An Urban Platform for Big Thinkers, Big Systems

City Lab, an unpopulated, fully operating, and real-world lab environment representative of a mid-sized American city. Image: CITE

It appears that bright city lights will soon be shimmering in the high desert of southeastern New Mexico, although not many people will be there to see them. Instead, a 22-square-mile city that could house and employ 35,000 residents will be home to a few hundred scientists and technicians. Their task: to test and certify cutting-edge technology and infrastructure in an urban environment missing just one thing--people. The estimated $1-billion Center for Innovation, Testing and Evaluation (CITE) is designed to test large-scale technology experiments in a real-world setting without worrying about any individual’s safety or the effect on people’s property.

“The purpose of CITE is basically to collect data,” says Robert Brumley, managing director of Pegasus Global Holdings, the technology development firm financing and driving the project. “Our city will be unpopulated so [researchers] can get the bugs out of systems without any worry about safety, without restrictions. It will allow unrestricted testing.”

Brumley says CITE will be a proving ground for a range of systems, many of them large and supporting a wide range of possible infrastructure from intelligent transportation systems using driverless vehicles to the integration of alternative power sources into the grid, or new microgrids, along with smart building technology. But they won’t be tested in a vacuum. The city will be built with older, existing technology so that new systems can be integrated within or eventually supplant the older systems.

“We’ll build in a legacy infrastructure,” says Brumley. “Telecomm, for example, would [include] different systems: copper, coaxial cable, fiber, analog and digital. We’ll have layered infrastructure, within reason. Highways can have multiple beds. We can use different building materials over time.”

City Lab will be organized to allow for adaptability and flexibility. Image: CITE

Districts

The project will be divided into several districts, the most visible being “City Lab,” a representation of a modern U.S. city. Spread over 400 acres, the phantom city it will consist of an urban zone, with mid-to-high-rise buildings, along with suburban and rural zones all fitted with and connected to each other with appropriate infrastructure. Another area called the Field Lab District will be set aside for future public or private development attracted to CITE, broken into industry-specific plots. A research campus will be a center of collaborative innovation, a temporary headquarters for research teams using the facility and permanent home of industry working within the project.

All will depend on the nerve center—called the Backbone--an underground operation and maintenance center from which tests will be monitored. Pegasus says it will be EMP hardened and EMI protected to also house facilities such as clean rooms and analytical instrumentation laboratories. A network of tunnels and conduits carrying utility systems from throughout the site will lead to the Backbone, where researchers and operators can tie together functions as a whole.

Proving Ground

Brumley points out the advantages of an unoccupied city as a proving grounds for technology or products. “It’s a place where somebody can come in, break things and put them back together before taking it back and doing limited production,” he says.

Autonomous transportation systems—driverless cars and trucks—is an oft-cited example how CITE could accommodate new systems.

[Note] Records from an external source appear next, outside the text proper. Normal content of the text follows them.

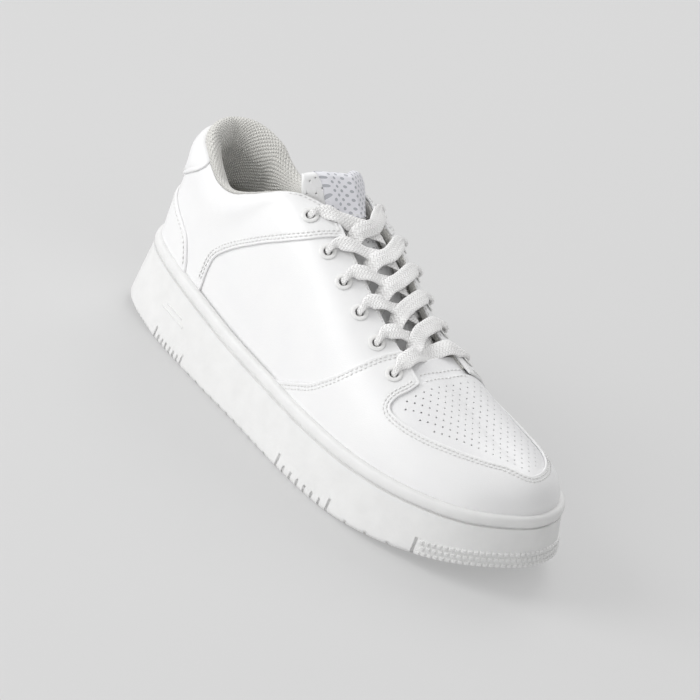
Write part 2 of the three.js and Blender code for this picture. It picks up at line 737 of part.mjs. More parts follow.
// A stiff tip just past one end of the lace.
function laceTip(share, way) {
  const along = laceRoute.getTangentAt(share).multiplyScalar(way);
  const middle = laceRoute.getPointAt(share).addScaledVector(along, 0.3 + TIP_LENGTH / 2);
  const turn = new THREE.Quaternion().setFromUnitVectors(new THREE.Vector3(0, 1, 0), along);
  const tip = new THREE.CylinderGeometry(1.5, 1.5, TIP_LENGTH, 10);
  return bare(tip.applyQuaternion(turn).translate(middle.x, middle.y, middle.z));
}
add("lace_tip_1", "tip", laceTip(0, -1));
add("lace_tip_2", "tip", laceTip(1, 1));

export default shoe;
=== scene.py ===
import math

import bpy
import numpy as np
from mathutils import Matrix, Vector
from mathutils.bvhtree import BVHTree
from mathutils.geometry import delaunay_2d_cdt


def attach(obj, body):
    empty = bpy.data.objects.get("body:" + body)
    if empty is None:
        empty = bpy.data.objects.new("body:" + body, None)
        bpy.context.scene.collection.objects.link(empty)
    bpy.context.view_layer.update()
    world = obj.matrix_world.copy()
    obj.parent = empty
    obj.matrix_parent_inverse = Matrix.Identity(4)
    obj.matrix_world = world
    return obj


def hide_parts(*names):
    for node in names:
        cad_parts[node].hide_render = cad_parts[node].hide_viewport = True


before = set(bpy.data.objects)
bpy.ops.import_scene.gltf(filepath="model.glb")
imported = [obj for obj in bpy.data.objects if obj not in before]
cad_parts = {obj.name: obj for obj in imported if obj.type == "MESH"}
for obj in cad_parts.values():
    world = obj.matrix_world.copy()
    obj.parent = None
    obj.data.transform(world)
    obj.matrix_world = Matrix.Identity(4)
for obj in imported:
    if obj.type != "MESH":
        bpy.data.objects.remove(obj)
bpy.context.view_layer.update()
MM = 0.001

# ---------------------------------------------------------------- camera

AZIMUTH, ELEVATION, ROLL = (math.radians(a) for a in (39.6, 27.0, 19.8))
DISTANCE = 2949.0
LENS = 302.6


def camera_axes():
    back = np.array([
        math.sin(AZIMUTH) * math.cos(ELEVATION),
        -math.cos(AZIMUTH) * math.cos(ELEVATION),
        math.sin(ELEVATION),
    ])
    level_right = np.array([math.cos(AZIMUTH), math.sin(AZIMUTH), 0.0])
    level_up = np.cross(back, level_right)
    right = math.cos(ROLL) * level_right + math.sin(ROLL) * level_up
    up = -math.sin(ROLL) * level_right + math.cos(ROLL) * level_up
    return right, up, back


def add_camera():
    right, up, back = camera_axes()
    data = bpy.data.cameras.new("camera")
    data.lens = LENS
    data.sensor_width = 36
    data.clip_end = 20
    camera = bpy.data.objects.new("camera", data)
    place = np.array([0, 0, 45.0]) + back * DISTANCE - 1.75 * right + 5.06 * up
    turn = Matrix([right, up, back]).transposed().to_4x4()
    camera.matrix_world = Matrix.Translation(Vector(place * MM)) @ turn
    bpy.context.scene.collection.objects.link(camera)
    bpy.context.scene.camera = camera


add_camera()

# ---------------------------------------------------------------- the shoe's dimensions

FOOTPRINT = [
    [-145, 0], [-136, -24], [-110, -35], [-65, -42], [-20, -47], [25, -52.5], [65, -52.5],
    [100, -44], [128, -26.5], [144, 3], [137, 31], [116, 48], [80, 48.5], [40, 45.5],
    [0, 36.5], [-45, 32.5], [-85, 32.5], [-115, 32], [-137, 20],
]
LIP_HEIGHT = [[-145, 44], [-100, 40], [-40, 34.5], [30, 33.5], [80, 35], [120, 38.5], [145, 43]]
RIDGE_HEIGHT = [
    [-120, 114], [-60, 117], [-30, 110.5], [0, 97.5], [30, 83], [60, 72], [90, 62.5], [118, 57],
]
RIDGE_SIDE = [[-120, 0], [-40, -1], [20, 0], [80, 3], [118, 5]]
FULLNESS = [[-145, 0.92], [-60, 0.92], [-30, 0.88], [20, 0.72], [60, 0.64], [145, 0.64]]
RIDGE_REACH = 0.8
INSTEP_SHIFT = [4, 7]  # forward and to the inner side, at the top of the throat
HEEL_LIFT = 4.8
TOE_SPRING = 15
CUP_INSET = 7.3
CUP_FLOOR = 7
UPPER_INSET = 8
FEATHER_DROP = 4
BOARD_INSET = 12.8
EYELETS = [[122.5, 70.5], [144.5, 68], [162.5, 67.3], [181, 67], [199.8, 66.5], [219.6, 63]]
EYELET_HOLE = 3.2
TONGUE_SUNK = 9
TONGUE_RISE = [[-50, 19.6], [-42, 11.6], [-33, 5.6], [-24, 2.8], [-12, 1.4]]
TONGUE_TOP = -50
TONGUE_FRONT = 62
LACE_WIDTH = 8.8
LACE_THICK = 1.5
LACE_IN_HOLE = [3.4, 1.9]
BRAID_COLUMNS = 6
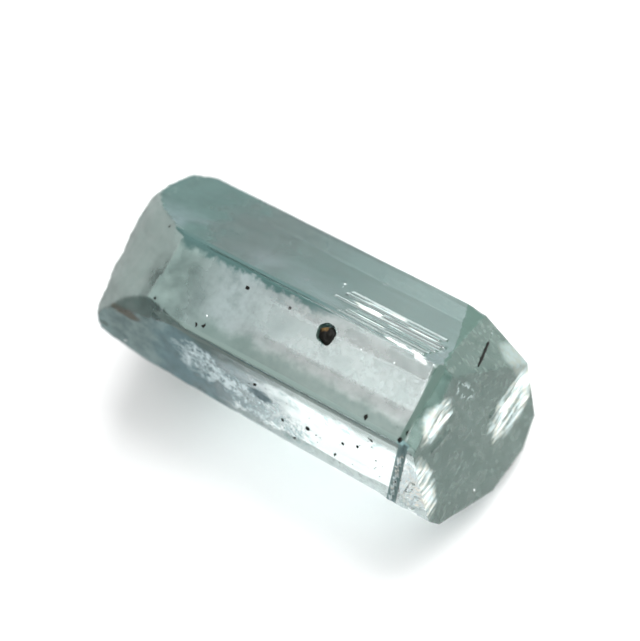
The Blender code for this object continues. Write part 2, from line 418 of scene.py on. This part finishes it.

Testing one driverless vehicle on a city street poses obvious problems. At CITE, researchers could test a fleet of cars and delivery trucks using a centralized wireless network without worrying about accidents with people or other vehicles. They could operate on roads fitted with electronics or sensors embedded into the pavement, or backfitted into a traditional road. Additionally, researchers could work in a fleet of delivery drones dropping off packages to specific addresses without worrying about privacy violations or the Federal Aviation Administration. Researchers could experiment with controlled spectrum interference to determine the extent of disruption to such systems and devise solutions.

Desalination or other advanced water supply or treatment technologies are expected to be one of the core “application areas.” Large-scale security experiments are another option. Researchers could simulate large-scale electromagnetic pulse attacks on electronics, power systems, water systems or telecommunications. Private corporations could use it to test products on a scale not currently possible. Security or first-responder practices could be conducted, even sprawling disaster relief drills.

Pegasus is financing the initial buildout, expected to cost between $500 million to $600 million. Later work would bring project costs up to $1 billion. Pegasus will set up separate companies to own and manage the real estate, the resource production facility and the city and field labs together with the Backbone.

Architect-engineering firm Perkins & Will holds a contract for overall planning and design and Clark Construction Group has a design-build contract for civil and underground work. Raytheon will manage utilities and the network operations center, says Brumley. A fourth contract for overall systems engineering is expected to be announced in September, he says.

The firm is working with an advisory council that includes the University of New Mexico, New Mexico State University and New Mexico Institute of Mining and Technology, as well as Los Alamos and Sandia National laboratories.

Pegasus planned to begin construction two years earlier, but siting issues near Hobbs, NM, just outside of Las Cruces, stalled the project. Brumley is optimistic the remaining permits can be obtained for construction to begin in September. The initial buildout of the underground network hub and research facilities could be finished by 2018, followed closely by the city portion. “We intend to be there for 25 years or so,” he says.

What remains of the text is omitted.